Astor made elaborate preparations, including establishment of a recognition code word for the Nourmahal, a 41 foot yacht built for multi-millionaire Astor in 1928 at Krupp Iron Works in Kiel, Germany, to tie in with the United States Navy radio network and a briefing by Director of Naval Intelligence Ralston S. Holmes. "Admiral Holmes (O.N.I.) told me he believed the Japs had a lot of Radio stations in the islands," Astor advised FDR. "I should think that it would be interesting to know their exact location," and "Nourmahal has a Radio Direction Finder."
In early 1938 Astor sent a lengthy report to the president reviewing his voyage with Kermit Roosevelt to the South Pacific. "On my return, I shall of course make a proper report to O.N.I.," he explained. "However in the remote possibility of trouble between now and then, you might consider the following conclusions of mine concerning the Marshall Islands worth forwarding to Naval Operations & O.N.I." In his message to the president, Astor admitted that when the Japanese refused to grant permission to land he had become a bit of a coward and had left the area. However, through intercepted radio messages and interviews with British intelligence people on the nearby Gilbert and Ellice Islands he had gathered some important data. Astor observed that Eniwetok, not Jaluit or Wotje, seemed to be the principal Japanese naval base, since large docks, fuel stores and ships had been observed there for several years. Bikini Atoll, Astor confided, abounded in suspicious activity and was off-limits to local natives. In addition, Roosevelt's man had learned that trucks and tractors worked to clear an air strip on Wotje, while six Japanese submarines lurked in a nearby lagoon. Astor performed one valuable service by correcting the common impression in Washington that Japan had fortified the Marshall Islands, insisting that the concrete platforms on one island comprised floors for warehouses not emplacements for guns. "I feel moderately certain that there are none [forts] in the Marshalls," he wrote FDR. The Japanese protested vehemently to the U.S. State Department, and one Japanese press report indicated that the U.S. Navy had sent "warships" into the Marshalls and was forming a task force for an attack. Astor had caused a storm with Japan, but his mission was unknown in America.
However, the Japanese while ostensibly building "civilian" structures had built them to heavier, thicker, stronger standards making them easily convertible to later military usage. The U.S. had long believed that Japan was violating that treaty in the Mandated Islands, but could not prove it. The U.S. had countered on Midway and Wake Islands through cooperation with Pan American airways by building "civilian" air fields there, and now Earhart would become the civilian reason or cover for building a landing strip on Howland. To further disguise the Howland venture, President Roosevelt diverted funds from the civilian Works Progress Administration, an obfuscation tactic he had used several times before.
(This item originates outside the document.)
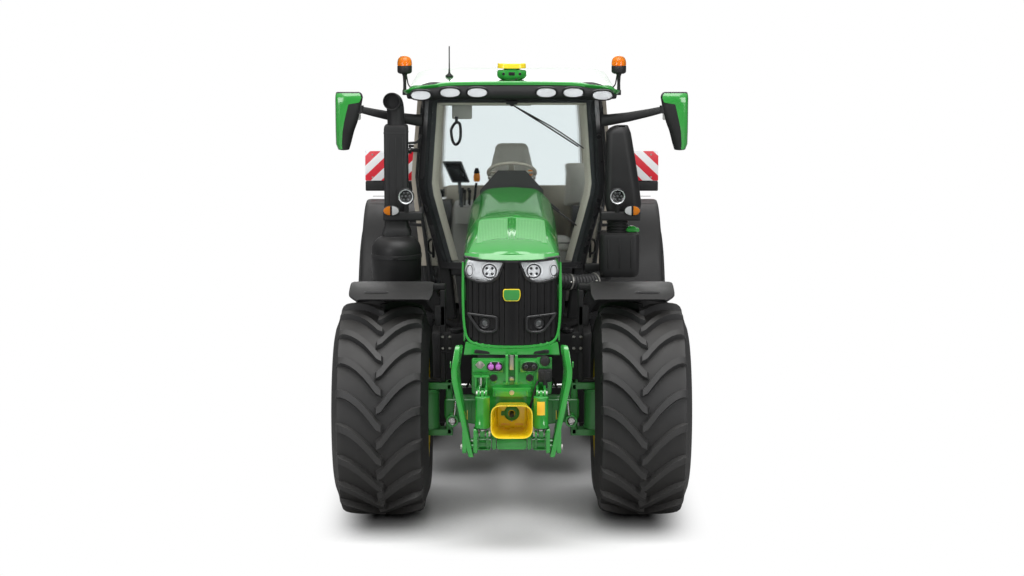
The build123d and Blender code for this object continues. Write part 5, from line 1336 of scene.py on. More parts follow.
pins = [both(rod((170, -1195, 1119), (236, -1195, 1119), 12, 24)),
        both(moved(hexagon("x", 30, 12), 233, -1195, 1119))]
pins += [moved(hexagon("y", 24, 14), 0, -1106, 1104),
         moved(turned([(0, 0), (0, 17), (-4, 17), (-6, 0)], (0, 0, 0), "y", 24), 0, -1100, 1104)]
piece("linkage_pins", pins, "zinc")
clamp_plate = [plate(rounded(rectangle(-15, 15, 1256, 1358), 3), -1066, -1056, "y", 2),
               plate(rounded(rectangle(-15, 15, 1184, 1208), 3), -1070, -1056, "y", 2)]
piece("toplink_bracket_inlay", clamp_plate, "zinc")

# %% [markdown]
# ## Couplers and sockets
# Two pairs of couplers under dust caps, a grease point, a round socket and a square one with its cable.

# %% Couplers
coupler_z = 1276
coupler_row = [
    # x, finish
    (-142, "purple_plastic"), (-91, "purple_plastic"),
    (99, "black_smooth"), (152, "black_smooth"),
]
recesses, caps = [], {"purple_plastic": [], "black_smooth": []}
for x, finish in coupler_row:
    cap = turned([(-30, 0), (-30, 12), (-27, 17), (-20, 20), (-4, 21), (0, 21)], (x, -1052, coupler_z), "y",
                 32)
    tab = block(x - 6, x + 6, -1078, -1054, 1294, 1308, 3, 5, "y")
    caps[finish] += [cap, tab]
for middle in (-116, 125):
    recess = oval(112, 68, 36, 2.6)
    recesses.append(plate([(middle + x, coupler_z + z) for x, z in recess], -1054, -1049, "y", 1))
piece("coupler_recesses", recesses, "black_metal")
recess_rims = [framed(np.array([(middle + x, coupler_z + z) for x, z in oval(118, 74, 36, 2.6)]),
                      np.array([(middle + x, coupler_z + z) for x, z in oval(108, 64, 36, 2.6)]), -1058,
                      -1048, 2) for middle in (-116, 125)]
piece("coupler_rims", recess_rims, "green_chassis")
piece("coupler_caps_purple", caps["purple_plastic"], "purple_plastic", slot="black_plastic")
piece("coupler_caps_black", caps["black_smooth"], "black_smooth")
grease = [turned([(-16, 0), (-16, 6), (-12, 8), (-12, 15), (-6, 19), (-6, 24), (0, 26)], (-217, -1049, 1288),
                 "y", 32)]
grease.append(plate([(-217 + x, 1288 + z) for x, z in oval(66, 46, 28, 1.3)], -1054, -1049, "y", 1))
piece("grease_point", grease, "zinc")
holes = both(turned([(-3, 0), (-3, 17), (-8, 17), (-8, 23), (0, 26)], (124, -1046, 1197), "y", 32))
piece("plate_openings", holes, "black_metal")

# %% Sockets
latch_x, latch_y = -212, -1085
round_socket = turned([(-52, 0), (-52, 24), (-48, 30), (-20, 33), (-14, 36), (0, 36)], (228, -1042, 1316),
                      "y", 40)
socket_lid = [block(182, 276, -1098, -1042, 1176, 1264, 8, 12, "y"),
              block(196, 262, -1108, -1096, 1190, 1250, 5, 10, "y"),
              block(222, 236, -1112, -1100, 1180, 1262, 4, 5, "y"),
              block(214, 246, -1084, -1050, 1128, 1180, 6, 10, "z")]
piece("sockets", [round_socket] + socket_lid, "black_plastic")
piece("socket_plate", slab(rounded(rectangle(170, 276, 1150, 1340), 8), 6), "green_lacquer",
      slot="chassis_green")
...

So IMHO, Earhart and Noonan surviving the crash would answer many post-crash questions like the radio messages heard by many official and un-official radio operators. Were Earhart and Noonan spies in the traditional sense, No, but collecting "White Intelligence" I think Yes. Would this infuriate the Japanese, IMHO, Yes. The Japanese Kenpeitai answered to no one and their brutality well known. Would the Kenpeitai consider this White Intelligence spying? again I think Yes. Earhart and Noonan were already thought of as dead and under torture who knows what Noonan may have confessed to, so execution was the easy way to make the problem "go away".
Unpopular? You bet, to the extreme. One only has to look through the replies to these postings to see how many members, whom I would have expected more of, have resorted to Adpellatus Illudere posts
Shimpachi - the Independent Republic of the Marshall Islands issued the four stamps in 1987 to commemorate the 50th anniversary of Amelia Earhart's landing at Mili Atoll and pick-up by the Japanese survey ship Koshu in July 1937. To the Marshallese people the disappearance of Amelia Earhart is no mystery or rumor but a stone cold fact.